242 Main Street, Wolfville, Nova Scotia, B4P, Canada

Formally Recognized: 1989/04/18

front elevation, Brown House, Wolfville, NS, 2006; Heritage Division, NS Dept. of Tourism, Culture and Heritage, 2006
front elevation
side elevation, Brown House, Wolfville, NS, 2006; Heritage Division, NS Dept. of Tourism, Culture and Heritage, 2006
side elevation
front door detail, Brown House, Wolfville, NS, 2006; Heritage Division, NS Dept. of Tourism, Culture and Heritage, 2006
front door detail

Other Name(s)


Links and documents

Construction Date(s)

Listed on the Canadian Register: 2007/02/19

Statement of Significance

Description of Historic Place

Brown House is a two-and-one-half storey wooden home located on Main Street, in Wolfville, Nova Scotia. Situated fairly close to the road, the simplistically elegant house has a north-facing view of Wolfville’s dykelands, which extend to the Bay of Fundy and then on to Cape Blomidon. Only the building is included in the designation.

Heritage Value

Brown House is valued for its association to its former owners, Dr. Edward L. Brown and John Barss, and for its architectural features.

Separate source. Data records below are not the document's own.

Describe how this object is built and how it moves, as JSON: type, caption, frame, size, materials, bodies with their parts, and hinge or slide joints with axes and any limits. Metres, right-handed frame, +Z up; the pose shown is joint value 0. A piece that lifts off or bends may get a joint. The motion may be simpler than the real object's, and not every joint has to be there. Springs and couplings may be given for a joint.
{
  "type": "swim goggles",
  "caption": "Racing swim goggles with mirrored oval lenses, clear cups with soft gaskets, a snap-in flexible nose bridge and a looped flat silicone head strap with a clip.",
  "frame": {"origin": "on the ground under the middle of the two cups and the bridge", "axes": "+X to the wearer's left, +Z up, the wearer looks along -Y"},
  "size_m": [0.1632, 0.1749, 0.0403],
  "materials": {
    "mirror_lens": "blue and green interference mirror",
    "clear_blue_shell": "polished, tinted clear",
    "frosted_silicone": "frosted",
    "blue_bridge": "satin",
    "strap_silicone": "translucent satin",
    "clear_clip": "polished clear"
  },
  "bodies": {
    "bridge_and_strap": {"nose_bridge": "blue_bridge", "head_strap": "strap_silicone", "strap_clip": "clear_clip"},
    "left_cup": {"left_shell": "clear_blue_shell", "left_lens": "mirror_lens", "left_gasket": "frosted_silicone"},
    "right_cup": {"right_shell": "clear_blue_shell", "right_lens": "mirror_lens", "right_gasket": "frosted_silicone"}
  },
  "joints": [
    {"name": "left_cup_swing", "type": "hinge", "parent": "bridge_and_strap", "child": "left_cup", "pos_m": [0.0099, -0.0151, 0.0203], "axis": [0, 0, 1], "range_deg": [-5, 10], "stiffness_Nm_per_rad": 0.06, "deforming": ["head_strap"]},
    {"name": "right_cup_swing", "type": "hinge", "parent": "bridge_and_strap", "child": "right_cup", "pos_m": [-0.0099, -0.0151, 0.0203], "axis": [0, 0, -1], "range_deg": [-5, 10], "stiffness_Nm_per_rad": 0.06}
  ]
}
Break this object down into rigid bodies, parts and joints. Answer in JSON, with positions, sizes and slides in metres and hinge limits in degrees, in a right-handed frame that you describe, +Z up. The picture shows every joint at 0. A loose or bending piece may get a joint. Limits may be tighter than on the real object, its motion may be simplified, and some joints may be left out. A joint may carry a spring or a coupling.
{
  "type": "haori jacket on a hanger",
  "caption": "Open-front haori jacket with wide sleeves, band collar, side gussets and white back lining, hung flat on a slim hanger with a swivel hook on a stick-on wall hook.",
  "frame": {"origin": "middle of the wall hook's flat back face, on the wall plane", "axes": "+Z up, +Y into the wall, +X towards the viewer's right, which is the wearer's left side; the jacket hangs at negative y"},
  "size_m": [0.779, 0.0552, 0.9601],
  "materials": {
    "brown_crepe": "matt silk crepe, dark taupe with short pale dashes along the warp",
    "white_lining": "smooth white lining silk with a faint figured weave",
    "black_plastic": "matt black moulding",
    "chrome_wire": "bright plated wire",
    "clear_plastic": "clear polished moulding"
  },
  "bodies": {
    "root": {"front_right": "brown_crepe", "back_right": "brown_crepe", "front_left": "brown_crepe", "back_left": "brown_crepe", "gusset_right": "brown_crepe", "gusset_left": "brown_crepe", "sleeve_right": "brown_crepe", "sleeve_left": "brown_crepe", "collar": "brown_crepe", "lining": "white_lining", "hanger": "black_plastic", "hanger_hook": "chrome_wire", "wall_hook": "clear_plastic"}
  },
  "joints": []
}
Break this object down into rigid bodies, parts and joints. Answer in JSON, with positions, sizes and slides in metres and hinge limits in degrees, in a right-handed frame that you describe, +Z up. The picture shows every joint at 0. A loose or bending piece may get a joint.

John Barss lived in this home for three years, from 1857 to 1860. A shipbuilder and banker, he is perhaps best known for giving a significant donation to Acadia University when it faced financial ruin in 1850. He also provided half of the funds to build Wolfville Baptist Church, where he later served as deacon.

Following Barss, Dr. Edward L. Brown lived in the home for 20 years, until 1882. An early healthcare pioneer in Wolfville and the surrounding community, Dr. Brown was a physician and operated an apothecary shop during the mid- to late-19th century, at a time when sanitation conditions in the town were very poor. Beyond his work as a physician, he was also active in politics and served as a Member of Parliament in Ottawa.

Architecturally, Brown House has undergone many alterations over the years, which makes it difficult to determine its original architectural style. In the 1920s, a significant addition on the western side of the home was undertaken to accommodate a nursing home. That addition aside, the main body of the home suggests that it was originally built in the New England Colonial (or Neo-Classical) style, much like some other homes of similar age in Wolfville, including Randall House, which is located nearby. Its Neo-Classical details include the symmetry of the main home and the transom and sidelights on the front door. The home also exhibits Classical Revival details such as the elaborate cornice below the roof line and the Doric-style pilasters on the corner boards and the Doric pillars on either side of the front door.

- Town of Wolfville Heritage Property Program files, Brown House file.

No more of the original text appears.